The very first decision is who’s going. If it’s your first time hiring a motorhome or campervan you want to be comfortable with your fellow travellers, you are going to be spending the weekend, week, or longer sleeping, eating and relaxing in the same room. If one of them happens to be the current All England Nocturnal Wood Sawing Champion, that needs consideration, hence our planners' preoccupation with who sleeps where...you see where they are coming from now. If Uncle Bob does like to rattle the windows at night, there is always the option of hiring two vans and making a convoy, you’ll probably still hear him sawing away as will anyone pitched nearby but it shouldn’t fray your nerves. It’s also going to influence your choice of van along with where you are going and who’s driving. The options are endless from big motorhomes to small campers, fully equipped luxury high spec to basic babies. The choice is yours but make sure you are comfortable, both inside and on the road. We are all used to a certain amount of personal space but if you’re heading down to the narrow roads of Cornwall in the 6 weeks holidays you might decide against a huge motorhome. Parking needs a little more thought in a larger van but staying on the outskirts and walking or cycling in is a great option especially when most vans come equipped with bike racks.

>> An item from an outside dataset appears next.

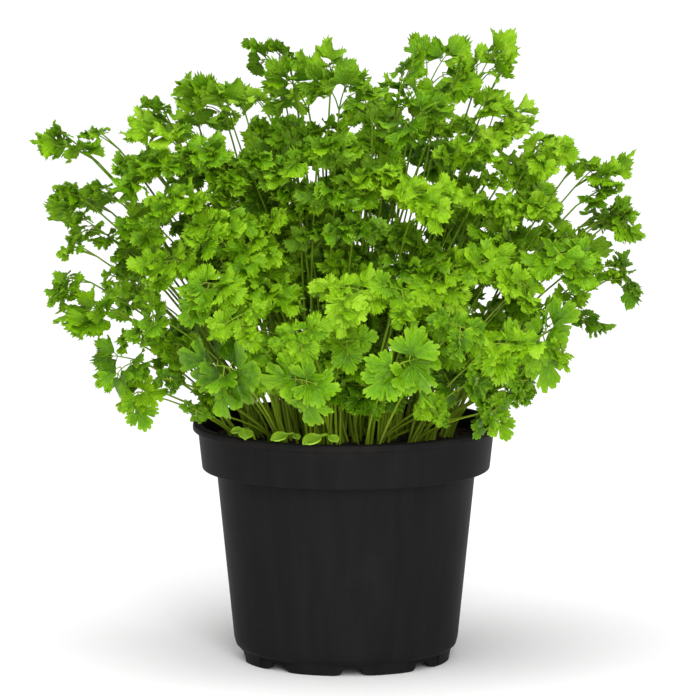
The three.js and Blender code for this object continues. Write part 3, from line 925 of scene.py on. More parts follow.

Equally you might fancy going down the campervan route, super cool, and awesome for nipping around in but if your tweens can’t walk past each other at home without starting world war 3, maybe you need a little more elbow room. For the sake of your sanity consider a motorhome with an over cab bed. It gives them a space of their own and hopefully you’ll get a little peace. Don’t forget Lord Woofington Dogchops too, you’d be surprised how much floor space they use when it’s in short supply. Whichever you opt for you’ll soon settle in and remember, it doesn’t matter if it was bought or hired, everyone was a newbie once.
So now the vans decided, book it, make sure you know what documents you need, check your driving licence is up to date and you are good to go. This is where planners and wingers part company.
If you are by nature the kind of person who likes to know where they are going and what they are doing then get to work. This is the exciting part, we are members of The Camping and Caravanning Club Privilege Scheme and also Brit Stops, if you’re booked in with us you can have a look at those books ahead of time (you will also find them on board when you depart). Have a look on TripAdvisor, the tourist information pages for the area you are going to and of course Google. Don’t be put off by the odd bad review, everyone has a very different idea of the perfect campsite and you might just find your perfect little happy place We managed to grab a few days away last autumn and found ourselves at Trefalen Farm Campsite, this site didn’t have a full bevvy of 5 star reviews and proves my point exactly. It’s a belter, right on the beach, 5 mins walk from Bosherston Lily Ponds, get up early and you might catch sight of the otters. We also had a ringside seat for the night time live firing exercises at Castlemartin, it was definitely one to remember. If you’re browsing through local events pages and come across a festival or large event happening when you plan to be in town it goes without saying that you’ll want to book a campsite asap. That also goes for destinations that are traditionally popular, whether you want to visit one site for 7 days or bounce around a little...BOOK.
What if you don’t want to book anywhere, what if you just want to pick up a van and head off with a just rough idea of where you are going. Because after all that’s the beauty of a motorhome isn’t it. It’s the freedom to explore, to find your own special place. You can take each day as it comes, just wandering and exploring. So one of the questions we get asked most is “Do we need to book on campsites in advance, can’t we just stay anywhere?”. Our answer is no and no. You absolutely do not have to book sites in advance, you can book each day as you travel with just a couple of things to bear in mind. At the height of the summer season you may not get on your first choice of site and you might struggle for electric hook up. This was especially true during the 2020 summer season, with more people than ever turning to camping for a safer vacation. None of that should put you off, it’s all part of the adventure and your leisure batteries will top themselves up nicely while you travel. With the rise in popularity of motorhomes and campervans there has also been a rise in wild camping and don’t get us wrong, waking up on your own miles from anywhere is amazing and there are places where it’s completely acceptable and appropriate. Social media makes it easier than ever to share amazing spaces but it comes at a price and what looks like a heavenly little hideaway feels very different with 10 other vans parked up. It has also been marred by the actions of a very small minority, who’ve come into conflict with other space users either by overstaying their welcome or leaving behind waste and damage. This has led to more restrictions on where you can stay overnight and as self contained as you are, there comes a point where waste needs offloading, fresh water refilling and your bins emptying. There are so many amazing campsites and stopovers just waiting for you to visit, they have all the facilities you need. So get yourselves out there and see where you end up.